Data to process:

* * * * * * *

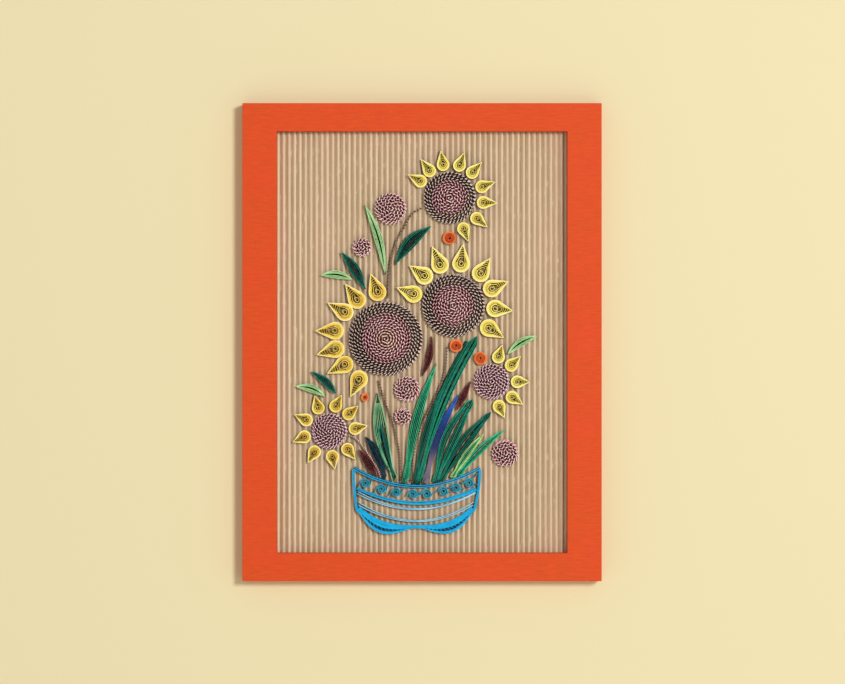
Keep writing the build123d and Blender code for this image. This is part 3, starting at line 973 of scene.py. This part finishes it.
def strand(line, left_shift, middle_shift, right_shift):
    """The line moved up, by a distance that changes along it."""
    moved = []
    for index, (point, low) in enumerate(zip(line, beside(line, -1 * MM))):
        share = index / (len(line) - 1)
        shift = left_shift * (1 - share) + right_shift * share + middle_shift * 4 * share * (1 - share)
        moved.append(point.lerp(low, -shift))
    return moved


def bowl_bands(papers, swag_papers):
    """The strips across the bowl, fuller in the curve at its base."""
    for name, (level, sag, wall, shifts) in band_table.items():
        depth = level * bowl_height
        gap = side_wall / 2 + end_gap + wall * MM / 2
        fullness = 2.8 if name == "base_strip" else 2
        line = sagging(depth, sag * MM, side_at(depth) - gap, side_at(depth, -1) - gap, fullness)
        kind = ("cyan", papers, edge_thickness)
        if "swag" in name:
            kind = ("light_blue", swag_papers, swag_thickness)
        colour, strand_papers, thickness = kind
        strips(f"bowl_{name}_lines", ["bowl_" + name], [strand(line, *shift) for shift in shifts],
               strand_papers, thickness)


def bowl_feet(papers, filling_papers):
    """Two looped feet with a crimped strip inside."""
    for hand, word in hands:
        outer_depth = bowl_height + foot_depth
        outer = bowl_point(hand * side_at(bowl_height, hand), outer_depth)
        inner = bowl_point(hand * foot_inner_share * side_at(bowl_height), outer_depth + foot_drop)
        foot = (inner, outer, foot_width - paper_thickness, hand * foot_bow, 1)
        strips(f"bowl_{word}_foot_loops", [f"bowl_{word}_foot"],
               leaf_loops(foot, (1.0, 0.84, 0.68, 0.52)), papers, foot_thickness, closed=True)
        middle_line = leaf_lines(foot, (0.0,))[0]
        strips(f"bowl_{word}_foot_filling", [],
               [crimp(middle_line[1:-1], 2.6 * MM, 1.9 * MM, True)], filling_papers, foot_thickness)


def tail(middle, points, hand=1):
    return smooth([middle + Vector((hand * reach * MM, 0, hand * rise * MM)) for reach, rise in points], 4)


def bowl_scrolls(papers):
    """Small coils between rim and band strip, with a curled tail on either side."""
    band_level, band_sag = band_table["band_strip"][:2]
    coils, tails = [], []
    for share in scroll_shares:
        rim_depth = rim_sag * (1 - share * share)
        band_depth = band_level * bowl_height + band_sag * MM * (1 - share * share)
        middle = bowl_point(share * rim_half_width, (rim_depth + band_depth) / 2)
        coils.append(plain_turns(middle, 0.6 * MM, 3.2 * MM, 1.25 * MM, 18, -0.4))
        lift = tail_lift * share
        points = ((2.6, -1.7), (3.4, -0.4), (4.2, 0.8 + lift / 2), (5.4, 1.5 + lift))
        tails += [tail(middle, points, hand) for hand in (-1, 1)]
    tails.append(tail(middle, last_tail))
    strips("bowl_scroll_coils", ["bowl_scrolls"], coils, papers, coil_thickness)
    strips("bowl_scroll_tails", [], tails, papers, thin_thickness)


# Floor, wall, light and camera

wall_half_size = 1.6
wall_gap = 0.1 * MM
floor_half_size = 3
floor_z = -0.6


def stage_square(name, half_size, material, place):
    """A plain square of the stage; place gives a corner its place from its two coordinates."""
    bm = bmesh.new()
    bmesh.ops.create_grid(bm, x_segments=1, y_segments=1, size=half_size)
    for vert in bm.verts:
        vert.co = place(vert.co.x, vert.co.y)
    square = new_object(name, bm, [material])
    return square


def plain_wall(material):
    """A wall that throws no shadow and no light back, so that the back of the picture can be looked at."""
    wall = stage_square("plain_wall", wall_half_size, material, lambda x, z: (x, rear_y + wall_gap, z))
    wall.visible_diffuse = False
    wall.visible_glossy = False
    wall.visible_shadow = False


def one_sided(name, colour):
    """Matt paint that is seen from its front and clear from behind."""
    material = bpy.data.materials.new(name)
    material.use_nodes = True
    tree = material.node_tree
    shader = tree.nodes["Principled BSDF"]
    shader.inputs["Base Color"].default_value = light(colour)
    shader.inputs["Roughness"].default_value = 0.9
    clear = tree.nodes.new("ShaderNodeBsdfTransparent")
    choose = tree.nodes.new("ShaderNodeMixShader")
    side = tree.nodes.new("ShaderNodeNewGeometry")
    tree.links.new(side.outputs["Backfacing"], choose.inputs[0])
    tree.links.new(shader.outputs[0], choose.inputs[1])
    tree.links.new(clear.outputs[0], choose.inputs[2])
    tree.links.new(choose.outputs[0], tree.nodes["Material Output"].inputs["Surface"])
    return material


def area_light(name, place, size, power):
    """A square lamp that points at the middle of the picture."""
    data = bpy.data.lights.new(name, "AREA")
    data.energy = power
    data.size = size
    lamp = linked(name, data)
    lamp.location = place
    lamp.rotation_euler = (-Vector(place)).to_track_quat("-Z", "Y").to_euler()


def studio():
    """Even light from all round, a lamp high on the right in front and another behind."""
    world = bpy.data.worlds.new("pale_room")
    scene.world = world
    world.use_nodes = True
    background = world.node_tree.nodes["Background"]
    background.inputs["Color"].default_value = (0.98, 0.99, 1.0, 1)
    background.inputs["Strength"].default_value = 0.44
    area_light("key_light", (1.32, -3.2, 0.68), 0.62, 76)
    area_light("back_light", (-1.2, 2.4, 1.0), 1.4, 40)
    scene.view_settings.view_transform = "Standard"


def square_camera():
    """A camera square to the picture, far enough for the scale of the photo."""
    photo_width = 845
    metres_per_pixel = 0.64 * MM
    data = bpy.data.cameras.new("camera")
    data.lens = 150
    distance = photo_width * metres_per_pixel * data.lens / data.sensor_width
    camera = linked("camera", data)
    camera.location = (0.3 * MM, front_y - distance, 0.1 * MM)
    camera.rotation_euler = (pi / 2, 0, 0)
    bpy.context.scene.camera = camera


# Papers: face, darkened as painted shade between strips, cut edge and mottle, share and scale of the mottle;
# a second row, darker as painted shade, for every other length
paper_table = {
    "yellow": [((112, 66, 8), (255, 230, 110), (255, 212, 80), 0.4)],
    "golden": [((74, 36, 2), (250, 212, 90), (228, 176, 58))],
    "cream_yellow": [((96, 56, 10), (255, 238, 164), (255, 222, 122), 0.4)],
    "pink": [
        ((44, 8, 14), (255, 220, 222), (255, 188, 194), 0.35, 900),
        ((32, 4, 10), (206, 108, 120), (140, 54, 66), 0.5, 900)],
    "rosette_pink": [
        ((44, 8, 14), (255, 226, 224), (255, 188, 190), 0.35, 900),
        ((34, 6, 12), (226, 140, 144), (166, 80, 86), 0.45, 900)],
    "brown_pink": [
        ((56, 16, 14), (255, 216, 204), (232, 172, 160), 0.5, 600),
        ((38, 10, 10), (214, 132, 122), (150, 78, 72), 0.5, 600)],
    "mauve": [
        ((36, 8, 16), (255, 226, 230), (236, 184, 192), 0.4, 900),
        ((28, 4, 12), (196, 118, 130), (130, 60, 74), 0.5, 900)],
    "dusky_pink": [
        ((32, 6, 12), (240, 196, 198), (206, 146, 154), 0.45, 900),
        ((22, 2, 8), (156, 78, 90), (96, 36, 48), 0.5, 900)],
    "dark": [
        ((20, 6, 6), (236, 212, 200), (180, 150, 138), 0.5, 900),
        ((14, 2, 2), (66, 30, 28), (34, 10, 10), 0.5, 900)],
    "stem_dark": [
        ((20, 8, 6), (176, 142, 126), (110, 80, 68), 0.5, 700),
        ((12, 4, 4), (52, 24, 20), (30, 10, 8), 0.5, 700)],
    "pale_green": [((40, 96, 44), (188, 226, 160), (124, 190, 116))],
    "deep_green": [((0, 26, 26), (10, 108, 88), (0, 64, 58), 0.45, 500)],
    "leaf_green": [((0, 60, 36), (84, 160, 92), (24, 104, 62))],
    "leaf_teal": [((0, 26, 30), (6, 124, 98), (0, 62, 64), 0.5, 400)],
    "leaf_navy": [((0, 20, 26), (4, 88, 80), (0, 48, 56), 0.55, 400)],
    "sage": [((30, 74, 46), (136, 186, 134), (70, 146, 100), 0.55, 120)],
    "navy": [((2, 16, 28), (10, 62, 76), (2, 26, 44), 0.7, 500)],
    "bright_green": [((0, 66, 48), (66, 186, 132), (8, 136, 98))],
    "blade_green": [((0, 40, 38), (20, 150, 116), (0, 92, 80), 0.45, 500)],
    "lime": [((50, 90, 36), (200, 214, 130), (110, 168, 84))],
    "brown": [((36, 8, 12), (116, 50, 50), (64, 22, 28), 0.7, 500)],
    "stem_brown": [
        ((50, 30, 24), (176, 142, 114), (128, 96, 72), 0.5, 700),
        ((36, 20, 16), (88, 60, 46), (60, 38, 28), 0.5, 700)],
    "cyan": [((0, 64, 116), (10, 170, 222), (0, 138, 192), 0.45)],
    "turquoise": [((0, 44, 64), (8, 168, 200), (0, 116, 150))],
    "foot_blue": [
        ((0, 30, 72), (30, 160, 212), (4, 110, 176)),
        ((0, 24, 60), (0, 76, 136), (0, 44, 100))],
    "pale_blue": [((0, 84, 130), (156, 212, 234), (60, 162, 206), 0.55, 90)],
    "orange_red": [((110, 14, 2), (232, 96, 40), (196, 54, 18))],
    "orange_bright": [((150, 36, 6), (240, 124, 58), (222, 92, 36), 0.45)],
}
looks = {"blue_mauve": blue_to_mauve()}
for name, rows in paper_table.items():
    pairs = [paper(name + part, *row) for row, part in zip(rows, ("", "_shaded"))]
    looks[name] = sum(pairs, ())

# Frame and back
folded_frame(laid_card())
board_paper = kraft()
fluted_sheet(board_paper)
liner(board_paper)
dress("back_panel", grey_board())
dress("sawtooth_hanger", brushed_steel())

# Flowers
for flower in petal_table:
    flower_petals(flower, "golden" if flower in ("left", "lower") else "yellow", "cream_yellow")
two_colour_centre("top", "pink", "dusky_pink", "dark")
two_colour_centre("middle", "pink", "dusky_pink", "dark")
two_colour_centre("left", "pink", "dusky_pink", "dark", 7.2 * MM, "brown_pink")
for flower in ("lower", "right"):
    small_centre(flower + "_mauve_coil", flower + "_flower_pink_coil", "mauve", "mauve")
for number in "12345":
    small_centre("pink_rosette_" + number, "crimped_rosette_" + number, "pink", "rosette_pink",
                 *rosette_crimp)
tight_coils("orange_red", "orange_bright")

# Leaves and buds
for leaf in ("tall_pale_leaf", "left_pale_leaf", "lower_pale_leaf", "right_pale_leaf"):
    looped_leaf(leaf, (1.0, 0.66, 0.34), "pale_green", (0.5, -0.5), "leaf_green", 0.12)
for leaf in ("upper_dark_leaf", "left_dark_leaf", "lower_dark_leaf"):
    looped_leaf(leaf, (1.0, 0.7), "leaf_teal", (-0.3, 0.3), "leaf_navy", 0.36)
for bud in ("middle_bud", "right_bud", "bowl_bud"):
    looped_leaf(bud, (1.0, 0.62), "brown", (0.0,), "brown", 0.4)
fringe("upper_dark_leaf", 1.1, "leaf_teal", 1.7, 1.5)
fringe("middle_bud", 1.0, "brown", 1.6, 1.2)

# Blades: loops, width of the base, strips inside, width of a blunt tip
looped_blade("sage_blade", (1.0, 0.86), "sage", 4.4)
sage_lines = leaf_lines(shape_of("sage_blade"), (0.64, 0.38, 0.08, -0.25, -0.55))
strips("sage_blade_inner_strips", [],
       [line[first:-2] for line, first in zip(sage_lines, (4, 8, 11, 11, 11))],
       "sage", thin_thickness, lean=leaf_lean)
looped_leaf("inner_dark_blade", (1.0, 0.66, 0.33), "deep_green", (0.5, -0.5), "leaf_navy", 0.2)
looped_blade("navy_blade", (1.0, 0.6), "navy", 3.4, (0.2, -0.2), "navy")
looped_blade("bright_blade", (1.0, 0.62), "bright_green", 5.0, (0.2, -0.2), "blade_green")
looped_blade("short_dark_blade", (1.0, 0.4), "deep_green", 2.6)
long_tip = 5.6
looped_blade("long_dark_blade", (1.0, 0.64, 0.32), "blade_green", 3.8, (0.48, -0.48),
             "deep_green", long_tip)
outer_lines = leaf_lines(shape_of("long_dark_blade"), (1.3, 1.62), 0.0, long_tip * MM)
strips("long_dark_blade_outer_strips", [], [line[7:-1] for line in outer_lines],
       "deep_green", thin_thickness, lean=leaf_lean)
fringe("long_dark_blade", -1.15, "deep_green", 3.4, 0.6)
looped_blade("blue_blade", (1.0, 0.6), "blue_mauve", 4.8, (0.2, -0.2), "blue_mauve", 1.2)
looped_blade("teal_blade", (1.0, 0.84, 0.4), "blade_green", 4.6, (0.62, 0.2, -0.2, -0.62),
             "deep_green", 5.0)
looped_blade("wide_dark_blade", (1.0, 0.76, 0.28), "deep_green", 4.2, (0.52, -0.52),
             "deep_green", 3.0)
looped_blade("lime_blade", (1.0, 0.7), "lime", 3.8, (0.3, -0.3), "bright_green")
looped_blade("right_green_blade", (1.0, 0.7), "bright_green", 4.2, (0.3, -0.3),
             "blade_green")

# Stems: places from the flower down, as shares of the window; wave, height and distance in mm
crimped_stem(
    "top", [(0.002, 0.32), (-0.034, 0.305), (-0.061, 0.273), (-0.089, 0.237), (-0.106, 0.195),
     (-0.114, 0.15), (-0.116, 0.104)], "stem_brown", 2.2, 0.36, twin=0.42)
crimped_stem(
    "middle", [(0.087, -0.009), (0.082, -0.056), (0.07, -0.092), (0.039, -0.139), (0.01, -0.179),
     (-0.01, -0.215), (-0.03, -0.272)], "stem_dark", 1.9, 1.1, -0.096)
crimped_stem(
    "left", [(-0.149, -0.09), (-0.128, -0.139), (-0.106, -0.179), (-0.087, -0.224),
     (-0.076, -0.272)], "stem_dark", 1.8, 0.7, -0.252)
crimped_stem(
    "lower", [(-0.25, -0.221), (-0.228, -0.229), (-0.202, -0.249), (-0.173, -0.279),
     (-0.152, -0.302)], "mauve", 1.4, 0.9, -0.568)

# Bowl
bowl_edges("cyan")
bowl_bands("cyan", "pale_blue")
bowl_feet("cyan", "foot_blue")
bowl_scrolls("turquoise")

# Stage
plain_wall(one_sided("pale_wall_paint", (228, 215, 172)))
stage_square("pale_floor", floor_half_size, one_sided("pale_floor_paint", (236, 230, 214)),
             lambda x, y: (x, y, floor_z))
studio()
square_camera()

* * * * * * *

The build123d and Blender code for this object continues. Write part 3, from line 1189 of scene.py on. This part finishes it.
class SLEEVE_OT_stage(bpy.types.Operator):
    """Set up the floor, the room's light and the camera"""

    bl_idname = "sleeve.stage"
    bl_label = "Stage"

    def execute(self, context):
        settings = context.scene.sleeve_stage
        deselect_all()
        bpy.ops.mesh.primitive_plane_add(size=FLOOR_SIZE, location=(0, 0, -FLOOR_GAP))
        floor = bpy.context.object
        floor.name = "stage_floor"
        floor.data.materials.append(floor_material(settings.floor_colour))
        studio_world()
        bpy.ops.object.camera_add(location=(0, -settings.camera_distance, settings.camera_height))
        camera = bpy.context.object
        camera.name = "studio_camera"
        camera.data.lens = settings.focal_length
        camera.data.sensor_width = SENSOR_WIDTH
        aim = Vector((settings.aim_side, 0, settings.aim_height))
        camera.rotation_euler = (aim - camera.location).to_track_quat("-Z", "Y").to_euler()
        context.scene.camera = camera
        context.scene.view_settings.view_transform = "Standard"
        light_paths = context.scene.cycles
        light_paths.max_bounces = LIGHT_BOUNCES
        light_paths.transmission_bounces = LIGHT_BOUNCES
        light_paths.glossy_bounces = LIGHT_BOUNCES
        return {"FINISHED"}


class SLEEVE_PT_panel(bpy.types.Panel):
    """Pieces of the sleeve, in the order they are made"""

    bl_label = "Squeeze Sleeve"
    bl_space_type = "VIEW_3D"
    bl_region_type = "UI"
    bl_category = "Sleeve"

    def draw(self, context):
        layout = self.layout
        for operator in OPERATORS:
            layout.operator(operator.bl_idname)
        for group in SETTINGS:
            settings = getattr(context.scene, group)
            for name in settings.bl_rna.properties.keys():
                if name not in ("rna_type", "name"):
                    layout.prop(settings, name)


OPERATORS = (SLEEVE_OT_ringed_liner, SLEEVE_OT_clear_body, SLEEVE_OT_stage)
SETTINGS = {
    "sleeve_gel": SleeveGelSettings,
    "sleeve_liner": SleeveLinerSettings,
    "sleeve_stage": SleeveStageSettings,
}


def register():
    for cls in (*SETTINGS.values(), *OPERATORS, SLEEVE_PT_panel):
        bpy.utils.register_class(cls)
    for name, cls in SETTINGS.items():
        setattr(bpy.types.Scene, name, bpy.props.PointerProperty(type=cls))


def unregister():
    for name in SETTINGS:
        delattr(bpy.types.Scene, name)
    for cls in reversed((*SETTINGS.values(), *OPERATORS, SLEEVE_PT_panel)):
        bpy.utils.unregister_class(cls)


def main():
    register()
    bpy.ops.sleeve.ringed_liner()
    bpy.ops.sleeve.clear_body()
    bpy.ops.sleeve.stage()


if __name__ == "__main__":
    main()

* * * * * * *

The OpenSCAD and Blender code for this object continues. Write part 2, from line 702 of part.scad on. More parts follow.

* * * * * * *

In the listing above, locate the line with "Keep writing the" and the line with "return moved", then extract exactly those lines and every line between them, and nothing more.

Task result:
Keep writing the build123d and Blender code for this image. This is part 3, starting at line 973 of scene.py. This part finishes it.
def strand(line, left_shift, middle_shift, right_shift):
    """The line moved up, by a distance that changes along it."""
    moved = []
    for index, (point, low) in enumerate(zip(line, beside(line, -1 * MM))):
        share = index / (len(line) - 1)
        shift = left_shift * (1 - share) + right_shift * share + middle_shift * 4 * share * (1 - share)
        moved.append(point.lerp(low, -shift))
    return moved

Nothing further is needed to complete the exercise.